Some weeks before the lieutenant’s rotation back to the U.S., a number of developments made pursuit of provisional activation of a ranger company in the division infeasible.  Regardless, the exercise for the lieutenant was invaluable against future assignments.  He would apply aspects of the thinking in the formation of a detachment from a rifle battalion to support an Army new squad automatic weapon’s test and as a company commander to form a provisional fourth rifle platoon for a non-commissioned officer (NCO) retraining mission (senior sergeants in excess military specialty career fields were offered the opportunity to re-train as infantry NCOs) and the temporary reorganization of a mechanized infantry company with three tank sections under operational control into a Soviet Motorized Rifle Battalion opposing force for an extended major equipment test (Mechanized Infantry Combat Vehicle Developmental/Operational Tests 1 and 2).   All of this work had significant benefit for the Army.

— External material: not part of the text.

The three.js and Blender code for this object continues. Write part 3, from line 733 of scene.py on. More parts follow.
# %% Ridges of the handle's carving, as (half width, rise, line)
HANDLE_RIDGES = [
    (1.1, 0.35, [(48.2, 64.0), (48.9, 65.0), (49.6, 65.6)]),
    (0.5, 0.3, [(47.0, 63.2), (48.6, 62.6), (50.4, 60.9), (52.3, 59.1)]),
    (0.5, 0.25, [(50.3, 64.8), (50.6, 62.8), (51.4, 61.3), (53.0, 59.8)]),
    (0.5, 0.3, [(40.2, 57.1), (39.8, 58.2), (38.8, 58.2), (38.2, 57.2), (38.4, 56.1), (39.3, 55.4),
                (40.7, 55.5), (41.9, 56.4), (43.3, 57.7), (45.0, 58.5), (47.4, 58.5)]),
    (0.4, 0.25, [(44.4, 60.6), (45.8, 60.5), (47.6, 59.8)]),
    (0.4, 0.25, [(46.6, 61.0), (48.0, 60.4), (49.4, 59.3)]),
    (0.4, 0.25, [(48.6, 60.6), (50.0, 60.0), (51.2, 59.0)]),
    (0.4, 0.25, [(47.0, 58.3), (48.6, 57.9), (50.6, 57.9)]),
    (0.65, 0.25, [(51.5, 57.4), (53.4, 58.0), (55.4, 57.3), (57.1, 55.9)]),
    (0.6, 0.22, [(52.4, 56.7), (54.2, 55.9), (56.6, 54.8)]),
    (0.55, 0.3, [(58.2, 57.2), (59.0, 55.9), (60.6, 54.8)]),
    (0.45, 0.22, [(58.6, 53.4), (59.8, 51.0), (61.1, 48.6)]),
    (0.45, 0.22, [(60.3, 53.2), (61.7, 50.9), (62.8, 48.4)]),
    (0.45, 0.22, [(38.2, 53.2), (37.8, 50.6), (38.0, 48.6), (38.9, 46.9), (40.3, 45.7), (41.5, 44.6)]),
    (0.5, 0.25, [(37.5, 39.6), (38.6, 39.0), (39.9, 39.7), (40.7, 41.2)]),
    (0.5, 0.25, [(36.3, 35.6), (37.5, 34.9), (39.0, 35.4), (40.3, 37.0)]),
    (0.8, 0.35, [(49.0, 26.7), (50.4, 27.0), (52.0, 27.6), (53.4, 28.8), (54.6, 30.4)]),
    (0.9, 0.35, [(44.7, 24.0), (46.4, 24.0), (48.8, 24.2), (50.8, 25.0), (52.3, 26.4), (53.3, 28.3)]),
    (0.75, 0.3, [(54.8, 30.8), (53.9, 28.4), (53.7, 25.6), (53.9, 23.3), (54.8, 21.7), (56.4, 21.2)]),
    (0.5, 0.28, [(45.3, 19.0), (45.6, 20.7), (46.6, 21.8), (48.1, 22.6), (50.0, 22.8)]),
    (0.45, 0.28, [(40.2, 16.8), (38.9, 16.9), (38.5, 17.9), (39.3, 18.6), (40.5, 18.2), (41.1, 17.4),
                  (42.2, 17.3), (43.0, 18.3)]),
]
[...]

General Emerson’s assignment of the ranger company TO&E project and his mentorship would serve the lieutenant and the Army well over the coming years.  The general’s approach to engaging a junior leader as an executive leader would forever remain in the lieutenant’s mind as an example of how to engage junior leaders as he went forward in his own career.  The general’s legacy in this experience would carry forward in a “positive way” for two decades in the Army and another two decades of the lieutenant’s service as a leader in the civil service of the Commonwealth of Virginia.